In the closing of The Hero With A Thousand Faces, Professor Campbell says this about the Hero today:
“The modern hero, the modern individual who dares to heed the call and seek the mansion of that presence with whom it is our whole destiny to be atoned, cannot, indeed must not, wait for [their] community to cast off its slough of pride, fear, rationalized avarice, and sanctified misunderstanding. ‘Live,’ Nietzsche says, ‘as though the day were here.’ It is not society that is to guide and save the creative hero, but precisely the reverse.

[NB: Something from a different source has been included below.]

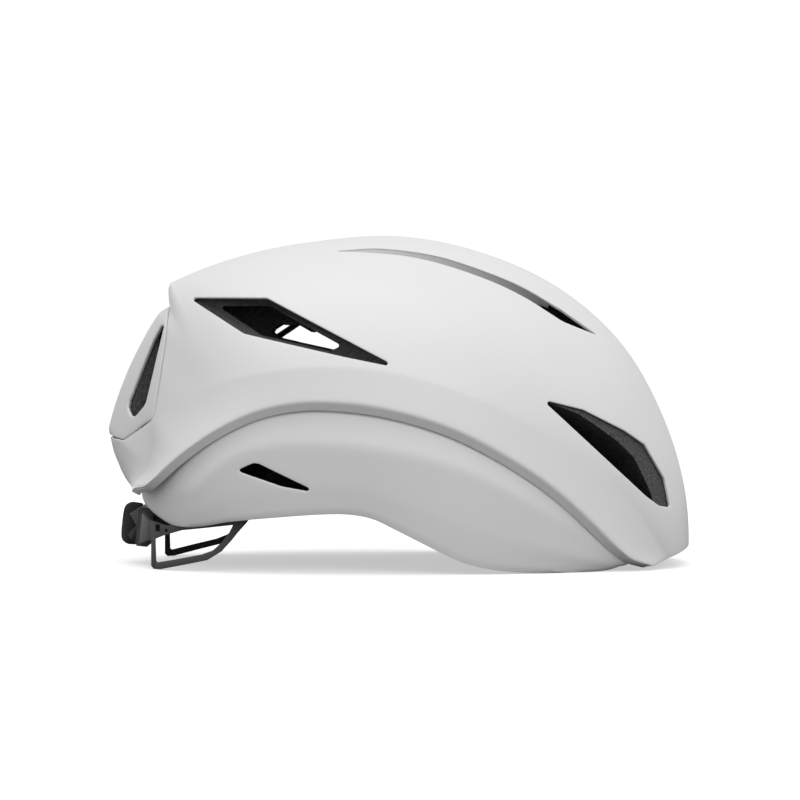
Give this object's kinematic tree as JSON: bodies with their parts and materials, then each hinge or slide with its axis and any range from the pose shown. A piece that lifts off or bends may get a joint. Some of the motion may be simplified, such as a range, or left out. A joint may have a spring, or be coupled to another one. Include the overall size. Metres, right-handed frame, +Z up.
{
  "type": "road bike helmet",
  "caption": "Road bike helmet: two moulded shells over vented foam, comfort pads, and a dial-driven cradle that closes looped arms round the back of the head and slides for height.",
  "frame": {"origin": "centre of the base of the bounding box, on the surface that the helmet stands on", "axes": "+X towards the brow, +Y towards the wearer's left, +Z up"},
  "size_m": [0.2895, 0.208, 0.1631],
  "materials": {
    "shell_white": "satin white moulded polycarbonate",
    "bezel_white": "satin white moulded polycarbonate",
    "foam_grey": "dark grey bead foam with a fine pebbled skin",
    "pad_black": "brushed black knit over open foam",
    "hook_black": "hook tape",
    "cradle_grey": "matte mid-grey nylon",
    "arm_grey": "matte dark-grey nylon",
    "knob_black": "soft-touch ribbed black",
    "gear_plastic": "pale acetal",
    "spring_steel": "bright strip",
    "screw_steel": "zinc-plated",
    "anchor_black": "matte black nylon"
  },
  "bodies": {
    "helmet": {"upper_shell": "shell_white", "lower_shell": "shell_white", "rear_bezel": "bezel_white", "foam_liner": "foam_grey", "brow_pad": "pad_black", "crown_pad": "pad_black", "side_pad_right": "pad_black", "side_pad_left": "pad_black", "nape_pad_right": "pad_black", "nape_pad_left": "pad_black", "pad_hooks": "hook_black", "strap_anchor_front": "anchor_black", "strap_anchor_rear": "anchor_black", "temple_post_right": "anchor_black", "temple_post_left": "anchor_black", "height_track": "anchor_black"},
    "cradle": {"height_slider": "cradle_grey", "cradle_housing": "cradle_grey", "housing_cover": "cradle_grey", "slider_screws": "screw_steel", "click_ring": "gear_plastic"},
    "dial": {"dial_knob": "knob_black", "drive_gear": "gear_plastic", "dial_screw": "screw_steel", "click_spring": "spring_steel"},
    "arm_right": {"wing_right": "arm_grey"},
    "arm_left": {"wing_left": "arm_grey"}
  },
  "joints": [
    {"name": "cradle_height", "type": "hinge", "parent": "helmet", "child": "cradle", "pos_m": [0.04, 0, 0.04], "axis": [0, -1, 0], "range_deg": [0, 5]},
    {"name": "dial_turn", "type": "hinge", "parent": "cradle", "child": "dial", "pos_m": [-0.1286, 0, 0.0191], "axis": [0.9945, 0, -0.1045], "range_deg": [0, 74.5]},
    {"name": "arm_right_draw", "type": "slide", "parent": "cradle", "child": "arm_right", "axis": [0, 1, 0], "range_m": [0, 0.0065]},
    {"name": "arm_left_draw", "type": "slide", "parent": "cradle", "child": "arm_left", "axis": [0, -1, 0], "range_m": [0, 0.0065]}
  ],
  "couplings": [
    {"joint": "dial_turn", "follows": "arm_right_draw", "rad_per_m": 200},
    {"joint": "arm_left_draw", "follows": "arm_right_draw", "ratio": 1}
  ]
}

And so every one of us shares the supreme ordeal—carries the cross of the redeemer—not in the bright moments of [their] tribe’s greatest victories, but in the silences of [their] personal despair.”
Luke Skywalker’s Hero’s Journey reaching completion is the most important thing about Episode VIII: The Last Jedi and all the other nitpicking negativity carries zero weight when compared to the importance of what happens on that rocky island at the end of this film, where A New Hope is born and finally an old promise is fulfilled, a promise that a nobody from nowhere can become powerful enough, by listening to their own heart and moving with love as a team doing what's right for everyone, to defeat even the mightiest and most cruel of empires.